Tout ceci pousse le système éducatif à mettre en avant
des bribes de savoirs, à la fois trop élaborés en regard
de leur aspect hautement spécialisé, et trop peu
élaborés en regard d'une réelle cohérence
pédagogique ou disciplinaire. Plus souvent soucieux de se conformer aux
modes ou lubies du moment, il soumet les élèves à une
mémorisation purement arbitraire de résultats dont la
rationalité échappe parce qu'ils sont déconnectés
de la maîtrise des concepts fondamentaux qu'ils présupposent,
comme des chemins qui y conduisent. Par ailleurs, les élèves
plus lents que la moyenne ont besoin d'un plus grand nombre de
répétitions des séquences d'apprentissage, avec des
points de vue qui, évidemment, peuvent évoluer et se
compléter.

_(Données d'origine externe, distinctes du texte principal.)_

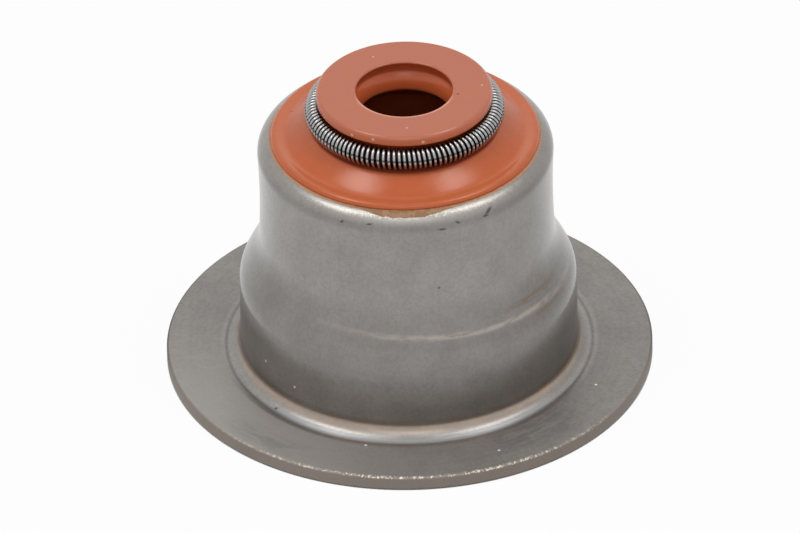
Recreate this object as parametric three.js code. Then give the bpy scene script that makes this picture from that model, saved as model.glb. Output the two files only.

Le report incessant de l'acquisition des notions de base
à des âges toujours plus tardifs fera que le nombre de
répétitions nécessaires va se trouver fortement
réduit pour ceux des élèves qui en auraient le plus
besoin.
L'école doit devenir beaucoup plus souple et beaucoup plus adaptable,
pour répondre aux besoins variés des élèves, en se
préoccupant de soutenir sérieusement ceux qui rencontrent de la
difficulté. Pour cela, elle doit chercher à orienter
adéquatement, à adapter la progression des niveaux successifs,
proposer des filières diversifiées, cohérentes, riches en
contenu, qui soient professionnellement qualifiantes ou qui préparent
adéquatement à des études plus longues. A l'école
primaire, aux dires de plusieurs experts ayant une expérience
réelle de l'enseignement à ce niveau, il faudrait avancer
nettement l'acquisition des concepts fondamentaux, quitte à y revenir
plusieurs fois de suite avec des points de vue complémentaires, et
prévoir la possibilité de chevauchements de niveaux pour les
élèves ayant besoin d'une progression moins rapide.
On ne peut donc que s'inquiéter du dernier projet de réforme de
l'école primaire élaboré à partir des travaux de
la Commission Joutard, puis imposé par le Ministère ; il ne fait
une analyse ni claire ni cohérente de la situation actuelle. Il
envisage plutôt une stagnation ou de nouvelles réductions de
contenu au niveau des savoirs fondamentaux, là où une analyse
objective des besoins de formations pour les cycles ultérieurs montre
qu'il faudrait au contraire procéder à une forte revalorisation.
En outre, il persiste à méconnaître les acquis positifs
obtenus dans le passé. Alors que la situation se dégrade dans
nombre de pays occidentaux, une étude récente de l'OCDE
(étude PISA (3)
http://www.pisa.oecd.org/knowledge/summary/intro.htm) a montré que
la France ne se situe aujourd'hui que dans une moyenne relativement
médiocre, loin derrière des pays comme la Finlande ou le Japon
(4).
(4) L'expert Finlandais en charge des programmes a cependant
déclaré que le système éducatif de la Finlande
consacrait un temps insuffisant à l'enseignement du calcul, et pouvait
nettement améliorer sa performance dans ce domaine.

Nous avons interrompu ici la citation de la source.